Is the tide turning on MOOCs (massive open online courses)? An April 29th Chronicle of Higher Education article explains how, earlier this month, Amherst College turned down an ordinarily coveted invitation to join edX:
Amherst’s rejection of edX, decided by a faculty vote, could mark a new chapter for MOOCs—one in which colleges revert to their default modes of deliberations and caution. “I think we’re at the early stages of that honeymoon period coming to an end,” says Richard Garrett, vice president and principal analyst of the consulting company Eduventures.
Then on April 30th, the Chronicle of Higher Education reported that Duke University has recently announced that “there will be no credit-bearing online courses at Duke in the near future”:
The university’s Arts & Sciences Council, the governing arm of the undergraduate faculty, voted down a proposal to join a consortium of top colleges offering for-credit online courses through 2U, a company that specializes in real-time, small-format online education.
Perhaps in tension with this decision, Duke still offers MOOCs through Coursera.

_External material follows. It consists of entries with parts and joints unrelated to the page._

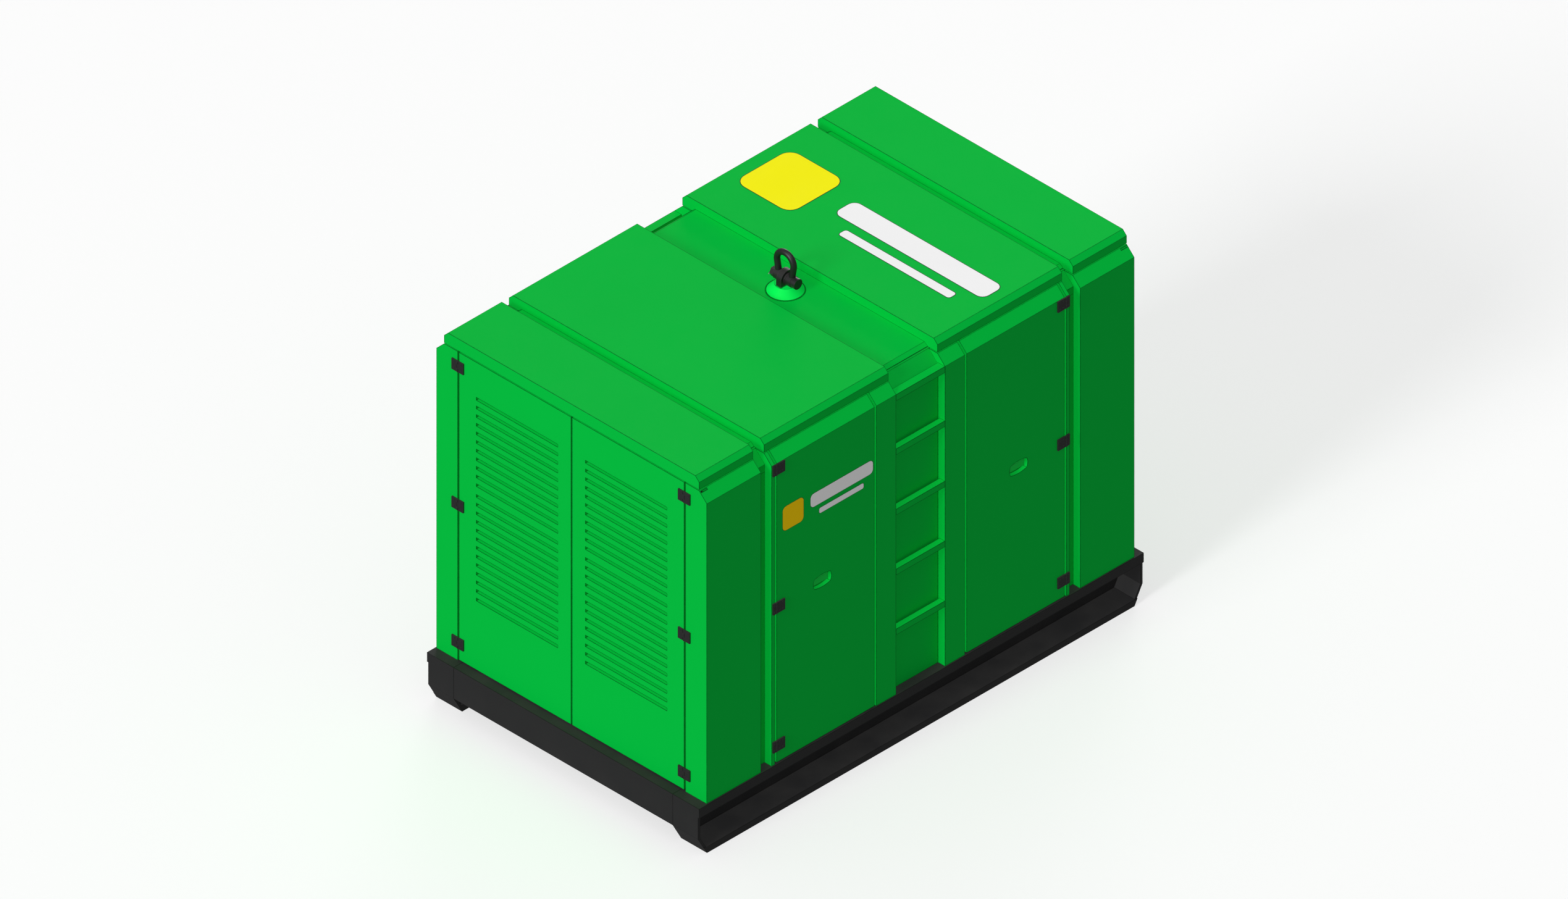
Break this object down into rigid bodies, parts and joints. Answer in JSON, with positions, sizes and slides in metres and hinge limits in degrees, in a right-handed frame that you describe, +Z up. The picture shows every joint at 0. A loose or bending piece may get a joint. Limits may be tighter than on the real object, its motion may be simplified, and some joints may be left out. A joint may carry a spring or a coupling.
{
  "type": "diesel generator set",
  "caption": "Skid-mounted diesel generator in a lockable sound-proof canopy, with hinged doors, louvred ends, side ladders and a single lifting shackle.",
  "frame": {"origin": "middle of the skid's footprint, on the ground", "axes": "+X along the length towards the control end, -X is the radiator end, +Z up, ladders on both Y sides"},
  "size_m": [2.57, 1.581, 2.011],
  "materials": {
    "skid_paint": "satin black paint",
    "canopy_paint": "gloss green powder coat",
    "frame_paint": "green powder coat",
    "forged_black": "forged steel, black paint",
    "hinge_black": "black paint",
    "handle_paint": "green powder coat",
    "engine_paint": "grey engine enamel",
    "sump_paint": "grey enamel",
    "exhaust_steel": "heat-stained steel",
    "filter_black": "moulded black",
    "tank_plastic": "rotomoulded black polyethylene",
    "radiator_black": "black coated fins",
    "fan_plastic": "moulded black",
    "shaft_steel": "machined steel",
    "rubber_black": "moulded rubber",
    "alternator_paint": "grey enamel",
    "cabinet_grey": "light grey powder coat",
    "button_red": "red plastic",
    "lever_black": "black plastic",
    "neck_steel": "black paint"
  },
  "bodies": {
    "frame": {"air_cleaner": "filter_black", "alternator_stator": "alternator_paint", "battery": "filter_black", "bed_rails": "skid_paint", "canopy_frame": "frame_paint", "control_cabinet": "cabinet_grey", "corner_posts": "canopy_paint", "cylinder_head": "engine_paint", "door_posts": "canopy_paint", "drive_belt": "rubber_black", "engine_block": "engine_paint", "engine_filters": "filter_black", "exhaust_silencer": "exhaust_steel", "floor_plate": "skid_paint", "fuel_filler_neck": "neck_steel", "fuel_tank": "tank_plastic", "hinge_fixed_leaves": "hinge_black", "ladder_left": "canopy_paint", "ladder_right": "canopy_paint", "lifting_cone": "canopy_paint", "lifting_frame": "frame_paint", "lifting_lug": "forged_black", "oil_sump": "sump_paint", "radiator": "radiator_black", "roof_caps": "canopy_paint", "roof_deck": "canopy_paint", "shackle_pin": "forged_black", "skid_cross_members": "skid_paint", "skid_end_beams": "skid_paint", "skid_runner_left": "skid_paint", "skid_runner_right": "skid_paint", "starter_motor": "sump_paint", "vibration_mounts": "rubber_black"},
    "side_door_front_left": {"side_door_front_left": "canopy_paint", "side_hinges_front_left": "hinge_black"},
    "door_handle_front_left": {"door_handle_front_left": "handle_paint"},
    "end_door_front_left": {"end_door_front_left": "canopy_paint", "end_hinges_front_left": "hinge_black"},
    "side_door_front_right": {"side_door_front_right": "canopy_paint", "side_hinges_front_right": "hinge_black"},
    "door_handle_front_right": {"door_handle_front_right": "handle_paint"},
    "end_door_front_right": {"end_door_front_right": "canopy_paint", "end_hinges_front_right": "hinge_black"},
    "side_door_rear_left": {"side_door_rear_left": "canopy_paint", "side_hinges_rear_left": "hinge_black"},
    "door_handle_rear_left": {"door_handle_rear_left": "handle_paint"},
    "end_door_rear_left": {"end_door_rear_left": "canopy_paint", "end_hinges_rear_left": "hinge_black"},
    "side_door_rear_right": {"side_door_rear_right": "canopy_paint", "side_hinges_rear_right": "hinge_black"},
    "door_handle_rear_right": {"door_handle_rear_right": "handle_paint"},
    "end_door_rear_right": {"end_door_rear_right": "canopy_paint", "end_hinges_rear_right": "hinge_black"},
    "shackle": {"shackle_bow": "forged_black"},
    "crank": {"crankshaft": "shaft_steel", "alternator_rotor": "shaft_steel"},
    "fan": {"cooling_fan": "fan_plastic"},
    "filler_cap": {"fuel_cap": "fan_plastic"},
    "emergency_stop": {"emergency_stop": "button_red"},
    "breaker_lever": {"breaker_lever": "lever_black"}
  },
  "joints": [
    {"name": "side_door_swing_front_left", "type": "hinge", "parent": "frame", "child": "side_door_front_left", "pos_m": [-0.83725, -0.786, 1.031], "axis": [0, 0, -1], "range_deg": [0, 115]},
    {"name": "handle_pull_front_left", "type": "hinge", "parent": "side_door_front_left", "child": "door_handle_front_left", "pos_m": [-0.567, -0.7695, 1.049], "axis": [-1, 0, 0], "range_deg": [0, 40], "stiffness_Nm_per_rad": 0.6},
    {"name": "end_door_swing_front_left", "type": "hinge", "parent": "frame", "child": "end_door_front_left", "pos_m": [-1.2405, -0.6545, 1.031], "axis": [0, 0, 1], "range_deg": [0, 115]},
    {"name": "side_door_swing_front_right", "type": "hinge", "parent": "frame", "child": "side_door_front_right", "pos_m": [-0.83725, 0.786, 1.031], "axis": [0, 0, 1], "range_deg": [0, 115]},
    {"name": "handle_pull_front_right", "type": "hinge", "parent": "side_door_front_right", "child": "door_handle_front_right", "pos_m": [-0.567, 0.7695, 1.049], "axis": [1, 0, 0], "range_deg": [0, 40], "stiffness_Nm_per_rad": 0.6},
    {"name": "end_door_swing_front_right", "type": "hinge", "parent": "frame", "child": "end_door_front_right", "pos_m": [-1.2405, 0.6545, 1.031], "axis": [0, 0, -1], "range_deg": [0, 115]},
    {"name": "side_door_swing_rear_left", "type": "hinge", "parent": "frame", "child": "side_door_rear_left", "pos_m": [0.83725, -0.786, 1.031], "axis": [0, 0, 1], "range_deg": [0, 115]},
    {"name": "handle_pull_rear_left", "type": "hinge", "parent": "side_door_rear_left", "child": "door_handle_rear_left", "pos_m": [0.567, -0.7695, 1.049], "axis": [-1, 0, 0], "range_deg": [0, 40], "stiffness_Nm_per_rad": 0.6},
    {"name": "end_door_swing_rear_left", "type": "hinge", "parent": "frame", "child": "end_door_rear_left", "pos_m": [1.2405, -0.6545, 1.031], "axis": [0, 0, -1], "range_deg": [0, 115]},
    {"name": "side_door_swing_rear_right", "type": "hinge", "parent": "frame", "child": "side_door_rear_right", "pos_m": [0.83725, 0.786, 1.031], "axis": [0, 0, -1], "range_deg": [0, 115]},
    {"name": "handle_pull_rear_right", "type": "hinge", "parent": "side_door_rear_right", "child": "door_handle_rear_right", "pos_m": [0.567, 0.7695, 1.049], "axis": [1, 0, 0], "range_deg": [0, 40], "stiffness_Nm_per_rad": 0.6},
    {"name": "end_door_swing_rear_right", "type": "hinge", "parent": "frame", "child": "end_door_rear_right", "pos_m": [1.2405, 0.6545, 1.031], "axis": [0, 0, 1], "range_deg": [0, 115]},
    {"name": "shackle_swing", "type": "hinge", "parent": "frame", "child": "shackle", "pos_m": [0, 0, 1.874], "axis": [0, 1, 0], "range_deg": [-85, 85]},
    {"name": "crank_spin", "type": "hinge", "parent": "frame", "child": "crank", "pos_m": [0, 0, 0.64], "axis": [1, 0, 0], "continuous": true},
    {"name": "fan_spin", "type": "hinge", "parent": "frame", "child": "fan", "pos_m": [-0.65, 0, 0.88], "axis": [1, 0, 0], "continuous": true},
    {"name": "filler_cap_turn", "type": "hinge", "parent": "frame", "child": "filler_cap", "pos_m": [0.345, -0.5, 0.43], "axis": [0, 0, 1], "range_deg": [0, 90]},
    {"name": "emergency_stop_press", "type": "slide", "parent": "frame", "child": "emergency_stop", "axis": [-1, 0, 0], "range_m": [0, 0.006], "stiffness_N_per_m": 1500},
    {"name": "breaker_throw", "type": "hinge", "parent": "frame", "child": "breaker_lever", "pos_m": [1.15, 0.15, 0.945], "axis": [0, -1, 0], "range_deg": [0, 60]}
  ],
  "couplings": [
    {"joint": "fan_spin", "follows": "crank_spin", "ratio": 1.1875}
  ]
}
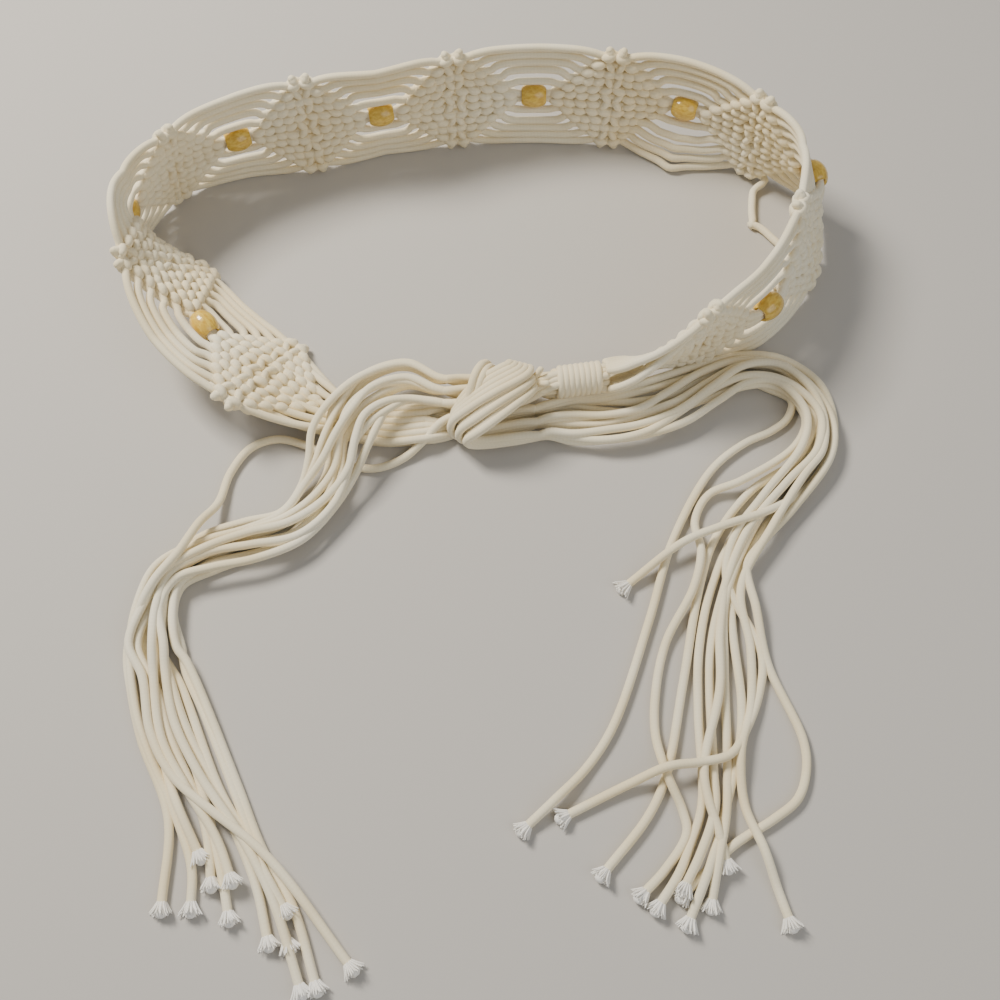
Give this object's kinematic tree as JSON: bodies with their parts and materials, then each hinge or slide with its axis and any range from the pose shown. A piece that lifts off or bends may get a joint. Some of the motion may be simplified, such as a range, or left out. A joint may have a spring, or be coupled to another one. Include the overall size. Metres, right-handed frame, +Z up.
{
  "type": "rope belt",
  "caption": "Knotted cotton cord belt with wooden barrel beads in a woven band, tied in front with a half knot and two long free tails, laid flat in a loop.",
  "frame": {"origin": "middle of the belt's box on the surface it lies on", "axes": "+Z up from the surface, +X towards the end with the wrapped knot, +Y from the free tails towards the back of the loop"},
  "size_m": [0.3034, 0.3694, 0.0523],
  "materials": {
    "cotton_cord": "undyed braided cotton cord, matte",
    "varnished_wood": "yellow stained wood under clear gloss varnish"
  },
  "bodies": {
    "root": {"macrame_band": "cotton_cord", "bead_1": "varnished_wood", "bead_2": "varnished_wood", "bead_3": "varnished_wood", "bead_4": "varnished_wood", "bead_5": "varnished_wood", "bead_6": "varnished_wood", "bead_7": "varnished_wood", "bead_8": "varnished_wood", "gathering_knot": "cotton_cord", "tie_knot": "cotton_cord", "left_tail": "cotton_cord", "right_tail": "cotton_cord"}
  },
  "joints": []
}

Could it be that MOOCs and other online courses are just a passing fad? Or will Amherst College and Duke turn out to be either outliers or just slow adopters? MOOCs can offer the potential benefit of providing education even to those who cannot pay high tuition rates, but can participating universities afford this investment, and can universities that do not participate survive? Should credit be offered for students participating in MOOCs? If not, how should potential employers view MOOC enrollment? These are just some of the questions still swirling, and it’s probably still too early to determine the full panoply of advantages and disadvantages offered by MOOCs and other online courses.